Reproduce exactly the section that begins at the line containing "side_rail_right();" and ends at the line containing "obj.parent = empty", both lines included; omit all other lines.
**********
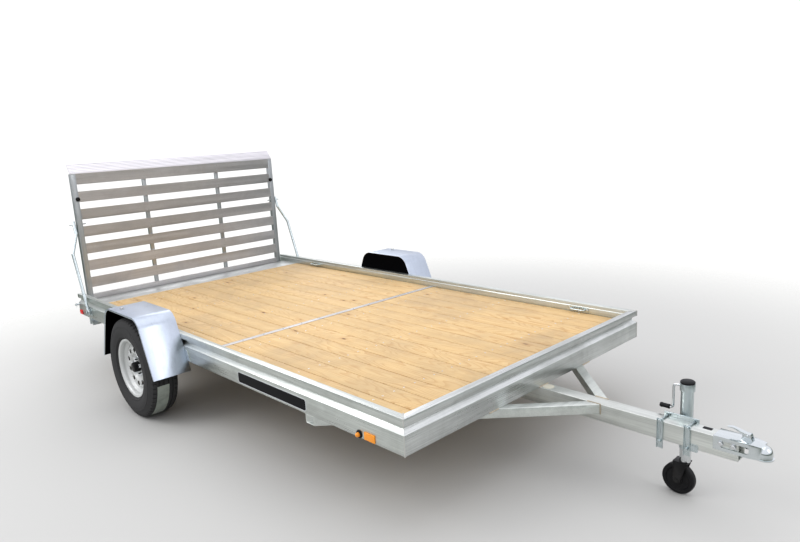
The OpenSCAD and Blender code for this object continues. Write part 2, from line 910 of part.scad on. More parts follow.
// Half of the fender's outline, inset by d, from the middle of the top to the lower edge
function fender_half(d) =
    let (cx = fender_top - fender_bend * tan(fender_slope / 2),
        cz = fender_z - fender_bend)
    concat(arc(cx, cz, fender_bend - d, 90, 90 - fender_slope, 8),
        [[fender_foot - d / sin(fender_slope), fender_foot_z]]);

// The fender's outline, inset by d, open at the foot
function fender_outline(d) =
    let (half = fender_half(d))
    concat(reversed([for (p = half) [-p[0], p[1]]]), half);

// A band of the fender's outline between two insets
module fender_band(d0, d1) {
    translate([axle_x, 0]) polygon(concat(fender_outline(d0), reversed(fender_outline(d1))));
}

module fender() {
    color("lightsteelblue") union() {
        slab_y(-fender_y, -rail_y) fender_band(0, sheet);
        slab_y(-fender_y, -fender_y + sheet) fender_band(0, fender_lip);
        slab_y(-rail_y - sheet, -rail_y) translate([axle_x, 0]) difference() {
            polygon(fender_outline(eps));
            translate([-fender_foot, 0]) square([2 * fender_foot, rail_z + skirt_up]);
        }
    }
}

module fender_right() {
    fender();
}

module fender_left() {
    mirror([0, 1, 0]) fender();
}

// Angle brackets that hold the fenders' feet to the rails
module fender_brackets() {
    thick = 6;
    along = 40;
    low = rail_z + 8;
    high = low + 70;
    edge_low = fender_foot - (low - fender_foot_z) / tan(fender_slope);
    edge_high = fender_foot - (high - fender_foot_z) / tan(fender_slope);
    color("gainsboro") both_sides() for (side = [0, 1]) translate([axle_x, 0, 0]) mirror([side, 0, 0])
        slab_y(-rail_y - thick, -rail_y) polygon([[edge_low, low], [edge_low + along, low],
            [edge_high + along, high], [edge_high, high]]);
}

// ---------------------------------------------------------------- tailgate

// Square tube up each side, and two stiffeners behind the slats
module gate_frame() {
    rear = gate_x - gate_bar_d / 2;
    out = -gate_y;
    in = -gate_y + gate_bar_w;
    pin_z = rail_top + prop_up;
    solid_foot = 30;
    pin_past = 30;
    color("silver") both_sides() {
        difference() {
            union() {
                block([rear, out, hinge_z], [gate_front, in, gate_top]);
                pin_y(gate_x, out, in, hinge_z, bar_foot);
            }
            block([rear + bar_wall, out + bar_wall, hinge_z + solid_foot],
                [gate_front - bar_wall, in - bar_wall, gate_top + 1]);
            pin_y(gate_x, out - 1, in + 1, hinge_z, hinge_r + run_fit);
        }
        block([rear, -stiffener_y - stiffener_w / 2, hinge_z - slat_foot],
            [gate_front - slat_d, -stiffener_y + stiffener_w / 2, gate_top]);
        // Pin that holds the prop. Its outer end stops short of the prop
        pin_y(gate_x, -prop_in_y + prop_r + move_gap, out + 1, pin_z, prop_pin_r);
        pin_y(gate_x, in - 1, in + pin_past, pin_z, prop_pin_r);
    }
}

// Channel slats, open to the rear
module gate_slats() {
    half = gate_y - gate_bar_w;
    color("tan") for (i = [0:slat_n - 1]) translate([0, 0, hinge_z - slat_foot + i * slat_pitch])
        difference() {
            block([gate_front - slat_d, -half, 0], [gate_front, half, slat_h]);
            block([gate_front - slat_d - 1, -half - 1, slat_wall],
                [gate_front - slat_wall, half + 1, slat_h - slat_wall]);
        }
}

// Ribbed plate bent to the rear along the gate's top
module gate_lip() {
    z = gate_top;
    foot_up = 6;
    foot_t = 3;
    edge_h = lip_t + 1;
    color("gainsboro") slab_y(-gate_y, gate_y)
        polygon([[gate_front, z], [gate_front, z + foot_up], [gate_front - lip_back, z + lip_up],
            [gate_front - lip_back, z + lip_up - edge_h], [gate_front - edge_h, z + foot_t],
            [gate_front - slat_d, z + foot_t], [gate_front - slat_d, z]]);
}

// Pins through the rails' ends, with the spacers that keep the gate off the rails
module gate_hinge_pins() {
    pin_out = 38;
    pin_short = 4;
    spacer_r = hinge_r + 6;
    spacer_gap = 3;
    color("gainsboro") both_sides() {
        pin_y(gate_x, -rail_y - pin_out, -gate_y + gate_bar_w - pin_short, hinge_z, hinge_r);
        pin_y(gate_x, -inner_y, -gate_y - spacer_gap, hinge_z, spacer_r);
    }
}

// ---------------------------------------------------------------- prop bars

module prop_brackets() {
    half_w = 26;
    half_h = 34;
    thick = 5;
    head_in = prop_out_y + prop_r + 3;
    head_t = 6;
    head_r = prop_pin_r + 5;
    color("gainsboro") both_sides() {
        block([prop_x - half_w, -rail_y - thick, prop_z - half_h], [prop_x + half_w, -rail_y,
            prop_z + half_h]);
        pin_y(prop_x, -head_in - head_t, -rail_y, prop_z, prop_pin_r);
        pin_y(prop_x, -head_in - head_t, -head_in, prop_z, head_r);
    }
}

// Bar on the rail's outer side that steps inward to the gate, built upright and then leaned back
module prop() {
    step_share = 0.67;
    bend = step_share * prop_l;
    step = 165;
    tail = 24;
    tip = 28;
    pin_past = 34;
    eye_r = prop_r + 5;
    knuckle = prop_r + 0.6;
    low = [0, -prop_out_y, bend];
    high = [0, -prop_in_y, bend + step];
    color("gainsboro") translate([prop_x, 0, prop_z]) rotate([0, -prop_lean, 0]) difference() {
        union() {
            pin_y(0, -prop_out_y - prop_r + 1, -prop_out_y + prop_r - 1, 0, eye_r);
            rod([0, -prop_out_y, -tail], low, prop_r);
            translate(low) sphere(r = knuckle);
            rod(low, high, prop_r);
            translate(high) sphere(r = knuckle);
            rod(high, [0, -prop_in_y, prop_l + tip], prop_r);
            // Outer end of the pin that holds the gate
            pin_y(0, -prop_in_y - pin_past, -prop_in_y, prop_l, prop_pin_r);
        }
        pin_y(0, -prop_out_y - 2 * eye_r, -prop_out_y + 2 * eye_r, 0, prop_pin_r + run_fit);
    }
}

module prop_right() {
    prop();
}

module prop_left() {
    mirror([0, 1, 0]) prop();
}

// ---------------------------------------------------------------- stabilisers

module stabiliser_brackets() {
    wall = stab_top_wall;
    side = stab_cheek + wall;
    pin_out = 6;
    low = stab_z - 24;
    out = -rail_y;
    in = -stab_y + 70;
    color("gainsboro") both_sides() union() {
        block([stab_x - side, out, rail_z - wall], [stab_x + side, in, rail_z]);
        for (x = [stab_x - side, stab_x + stab_cheek]) block([x, out, low], [x + wall, in, rail_z]);
        pin_x(stab_x - side - pin_out, stab_x + side + pin_out, -stab_y, stab_z, stab_pin_r);
    }
}

// Leg folded inward under the tail plate, on the right side
module stabiliser_leg() {
    half = stab_w / 2;
    foot_w = 64;
    foot_t = 6;
    foot_edge = 6;
    foot = -stab_y + stab_l;
    color("silver") difference() {
        union() {
            block([stab_x - half, -stab_y, stab_z - half], [stab_x + half, foot, stab_z + half]);
            pin_x(stab_x - half, stab_x + half, -stab_y, stab_z, half);
            block([stab_x - foot_w / 2, foot - foot_t, stab_z - half - foot_edge],
                [stab_x + foot_w / 2, foot, stab_z + half + foot_edge]);
        }
        pin_x(stab_x - half - 1, stab_x + half + 1, -stab_y, stab_z, stab_pin_r + run_fit);
    }
}

module stabiliser_leg_right() {
    stabiliser_leg();
}

module stabiliser_leg_left() {
    mirror([0, 1, 0]) stabiliser_leg();
}

// ---------------------------------------------------------------- nodes

side_rail_right();
side_rail_left();
front_rail();
tail_plate();
crossmembers();
deck_boards();
deck_strip();
tongue_beam();
tongue_brace_right();
tongue_brace_left();
coupler_body();
coupler_latch();
jack_clamp();
jack_bracket();
axle_beam();
torsion_arm_right();
torsion_arm_left();
fender_right();
fender_left();
fender_brackets();
prop_brackets();
gate_hinge_pins();
tie_down_loops();
amber_lights();
red_lights();
number_plate_bracket();
stabiliser_brackets();
tyre_right();
rim_right();
hub_right();
tyre_left();
rim_left();
hub_left();
gate_frame();
gate_slats();
gate_lip();
prop_right();
prop_left();
jack_tube();
jack_crank();
jack_leg();
jack_fork();
jack_wheel();
stabiliser_leg_right();
stabiliser_leg_left();
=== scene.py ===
"""Looks of a single-axle aluminium utility trailer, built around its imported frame.

Metres. +X points forward to the coupler, +Y to the left side, +Z up, and the origin is on the ground.
"""

from __future__ import annotations

import logging
import math
from dataclasses import dataclass, field
from enum import Enum
from typing import Any, Callable, Iterable, Sequence

import bmesh
import bpy
from mathutils import Matrix, Quaternion, Vector

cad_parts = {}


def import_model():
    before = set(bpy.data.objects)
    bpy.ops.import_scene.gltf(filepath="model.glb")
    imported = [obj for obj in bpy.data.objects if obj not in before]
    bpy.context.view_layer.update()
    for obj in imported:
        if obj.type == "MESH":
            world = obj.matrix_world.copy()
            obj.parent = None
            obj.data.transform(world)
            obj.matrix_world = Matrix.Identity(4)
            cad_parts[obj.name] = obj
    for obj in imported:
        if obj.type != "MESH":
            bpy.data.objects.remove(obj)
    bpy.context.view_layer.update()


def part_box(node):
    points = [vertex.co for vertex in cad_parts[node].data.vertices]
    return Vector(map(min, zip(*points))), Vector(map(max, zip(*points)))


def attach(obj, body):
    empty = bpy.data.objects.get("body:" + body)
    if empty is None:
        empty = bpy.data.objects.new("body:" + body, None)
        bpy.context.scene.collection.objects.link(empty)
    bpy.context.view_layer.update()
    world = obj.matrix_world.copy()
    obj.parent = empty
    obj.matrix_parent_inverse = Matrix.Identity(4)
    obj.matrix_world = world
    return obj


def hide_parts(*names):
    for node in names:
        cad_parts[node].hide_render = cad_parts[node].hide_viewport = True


LOG = logging.getLogger("trailer")
TINY = 1e-5

BMesh = bmesh.types.BMesh
Material = bpy.types.Material
Node = bpy.types.Node
NodeSocket = bpy.types.NodeSocket
NodeTree = bpy.types.NodeTree
Object = bpy.types.Object
Point = Sequence[float]
Outline = Sequence[Point]
Points = list[tuple[float, float]]


class Axis(Enum):
    """A direction of the row frame."""

    X = 0
    Y = 1
    Z = 2

    @property
    def unit(self) -> Vector:
        """The axis as a unit vector."""
        return Vector([1.0 if i == self.value else 0.0 for i in range(3)])

    def place(self, flat: Point, along: float) -> Vector:
        """Turns a flat point and a distance along the axis into a point in space.

        Args:
            flat: (y, z) for X, (x, z) for Y or (x, y) for Z.
            along: The distance along the axis.

        Returns:
            The point in the row frame.
        """
        values = list(flat)
        values.insert(self.value, along)
        return Vector(values)


class Side(Enum):
    """A side of the trailer."""

    RIGHT = -1
    LEFT = 1

    @property
    def word(self) -> str:
        """The side's name, as the nodes and bodies spell it."""
        return self.name.lower()


# ---------------------------------------------------------------- shader tools


def fill(tree: NodeTree, node: Node, inputs: dict[Any, Any]) -> None:
    """Links each input to a socket, or sets it to a plain value."""
    for key, value in inputs.items():
        if isinstance(value, NodeSocket):
            tree.links.new(value, node.inputs[key])
        else:
            node.inputs[key].default_value = value


def add_node(tree: NodeTree, kind: str, inputs: dict[Any, Any] | None = None, **settings: Any) -> Any:
    """Adds a node, sets its properties, and fills or links its inputs.

    Args:
        tree: The node tree.
        kind: The node's class name.
        inputs: Input name or number to a plain value, or to a socket to link.
        **settings: Properties of the node.

    Returns:
        The new node.
    """
    node = tree.nodes.new(kind)
    for name, value in settings.items():
        setattr(node, name, value)
    fill(tree, node, inputs or {})
    return node


def new_group(name: str, kind: str, inputs: dict[str, tuple[str, Any]], outputs: dict[str, str]) -> Any:
    """Makes a node group with named sockets.

    Args:
        name: The group's name.
        kind: "ShaderNodeTree" or "GeometryNodeTree".
        inputs: Input name to (socket type, such as "Float", and default value or None).
        outputs: Output name to socket type.

    Returns:
        (the tree, its input node, its output node).
    """
    tree = bpy.data.node_groups.new(name, kind)
    for title, (socket, value) in inputs.items():
        made = tree.interface.new_socket(title, in_out="INPUT", socket_type="NodeSocket" + socket)
        if value is not None:
            made.default_value = value
    for title, socket in outputs.items():
        tree.interface.new_socket(title, in_out="OUTPUT", socket_type="NodeSocket" + socket)
    return tree, tree.nodes.new("NodeGroupInput"), tree.nodes.new("NodeGroupOutput")


def grain_group() -> NodeTree:
    """Long fine streaks, as rolling and extruding leave. The vector comes already stretched along them."""
    tree, given, result = new_group(
        "Drawn grain", "ShaderNodeTree",
        {"Vector": ("Vector", None), "Scale": ("Float", 60.0)},
        {"Streak": "Float", "Height": "Float"},
    )
    vector, scale = given.outputs["Vector"], given.outputs["Scale"]
    fine = add_node(
        tree, "ShaderNodeTexNoise", {"Vector": vector, "Scale": scale, "Detail": 5.0, "Roughness": 0.7}
    )
    wide_scale = add_node(tree, "ShaderNodeMath", {0: scale, 1: 0.14}, operation="MULTIPLY")
    wide = add_node(
        tree, "ShaderNodeTexNoise", {"Vector": vector, "Scale": wide_scale.outputs[0], "Detail": 2.0}
    )
    both = add_node(
        tree, "ShaderNodeMix", {0: 0.45, 2: fine.outputs[0], 3: wide.outputs[0]}, data_type="FLOAT"
    )
    streak = add_node(
        tree, "ShaderNodeMapRange", {"Value": both.outputs[0], "From Min": 0.32, "From Max": 0.68},
        interpolation_type="SMOOTHSTEP",
    )
    tree.links.new(streak.outputs[0], result.inputs["Streak"])
    tree.links.new(fine.outputs[0], result.inputs["Height"])
    return tree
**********
* _Task solution_:
side_rail_right();
side_rail_left();
front_rail();
tail_plate();
crossmembers();
deck_boards();
deck_strip();
tongue_beam();
tongue_brace_right();
tongue_brace_left();
coupler_body();
coupler_latch();
jack_clamp();
jack_bracket();
axle_beam();
torsion_arm_right();
torsion_arm_left();
fender_right();
fender_left();
fender_brackets();
prop_brackets();
gate_hinge_pins();
tie_down_loops();
amber_lights();
red_lights();
number_plate_bracket();
stabiliser_brackets();
tyre_right();
rim_right();
hub_right();
tyre_left();
rim_left();
hub_left();
gate_frame();
gate_slats();
gate_lip();
prop_right();
prop_left();
jack_tube();
jack_crank();
jack_leg();
jack_fork();
jack_wheel();
stabiliser_leg_right();
stabiliser_leg_left();
=== scene.py ===
"""Looks of a single-axle aluminium utility trailer, built around its imported frame.

Metres. +X points forward to the coupler, +Y to the left side, +Z up, and the origin is on the ground.
"""

from __future__ import annotations

import logging
import math
from dataclasses import dataclass, field
from enum import Enum
from typing import Any, Callable, Iterable, Sequence

import bmesh
import bpy
from mathutils import Matrix, Quaternion, Vector

cad_parts = {}


def import_model():
    before = set(bpy.data.objects)
    bpy.ops.import_scene.gltf(filepath="model.glb")
    imported = [obj for obj in bpy.data.objects if obj not in before]
    bpy.context.view_layer.update()
    for obj in imported:
        if obj.type == "MESH":
            world = obj.matrix_world.copy()
            obj.parent = None
            obj.data.transform(world)
            obj.matrix_world = Matrix.Identity(4)
            cad_parts[obj.name] = obj
    for obj in imported:
        if obj.type != "MESH":
            bpy.data.objects.remove(obj)
    bpy.context.view_layer.update()


def part_box(node):
    points = [vertex.co for vertex in cad_parts[node].data.vertices]
    return Vector(map(min, zip(*points))), Vector(map(max, zip(*points)))


def attach(obj, body):
    empty = bpy.data.objects.get("body:" + body)
    if empty is None:
        empty = bpy.data.objects.new("body:" + body, None)
        bpy.context.scene.collection.objects.link(empty)
    bpy.context.view_layer.update()
    world = obj.matrix_world.copy()
    obj.parent = empty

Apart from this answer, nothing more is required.